C++26 Reflection Won't Speed Up Your Python. It Will Stop Your Bindings from Lying to You.

Source: isocpp

A recent piece on isocpp.org frames C++26 static reflection as a solution to the Python-versus-C++ performance trade-off. The framing is understandable: quantitative finance teams do write pricing models in Python because it is quick to iterate, then reach for C++ when latency matters. But performance is not where the engineering pain actually lives in C++/Python hybrid systems. The pain is in maintenance, and specifically in the silent drift that opens up between C++ source and its pybind11 binding layer over time.

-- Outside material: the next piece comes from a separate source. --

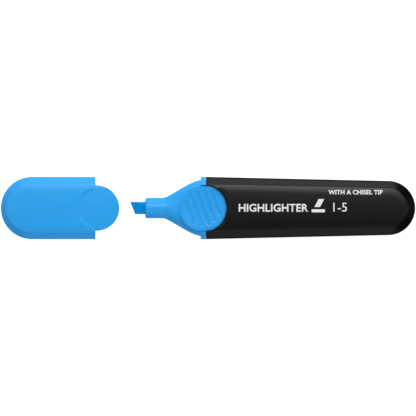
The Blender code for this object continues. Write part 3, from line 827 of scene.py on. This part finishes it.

The real cost of manual bindings

Consider a simple options pricer. On the C++ side you have a class with fields and methods. On the Python side, in a separate file, you have a binding that lists every field and method again by name. The two files have to agree on every identifier, every type, every method signature. There is nothing in the build system that enforces this agreement.

// blackscholes.hpp
struct BlackScholes {
    double spot;
    double strike;
    double rate;
    double vol;
    double expiry;

    double call_price() const;
    double put_price() const;
    double delta(bool is_call) const;
};
// bindings.cpp  — a separate file that must stay in sync manually
#include <pybind11/pybind11.h>
#include "blackscholes.hpp"
namespace py = pybind11;

PYBIND11_MODULE(pricer, m) {
    py::class_<BlackScholes>(m, "BlackScholes")
        .def_readwrite("spot",   &BlackScholes::spot)
        .def_readwrite("strike", &BlackScholes::strike)
        .def_readwrite("rate",   &BlackScholes::rate)
        .def_readwrite("vol",    &BlackScholes::vol)
        .def_readwrite("expiry", &BlackScholes::expiry)
        .def("call_price", &BlackScholes::call_price)
        .def("put_price",  &BlackScholes::put_price)
        .def("delta",      &BlackScholes::delta);
}

Every field appears twice. Every method appears twice. When someone renames vol to volatility, or adds a dividend_yield field, or changes delta to take an enum instead of a bool, the C++ compiles cleanly. The binding file also compiles cleanly, or it does not compile at all because the old name no longer exists. In the second case the drift is caught. In the first case, where someone added a field without updating the binding, Python simply does not see it. There is no error. The model silently computes wrong results because it cannot see the new parameter.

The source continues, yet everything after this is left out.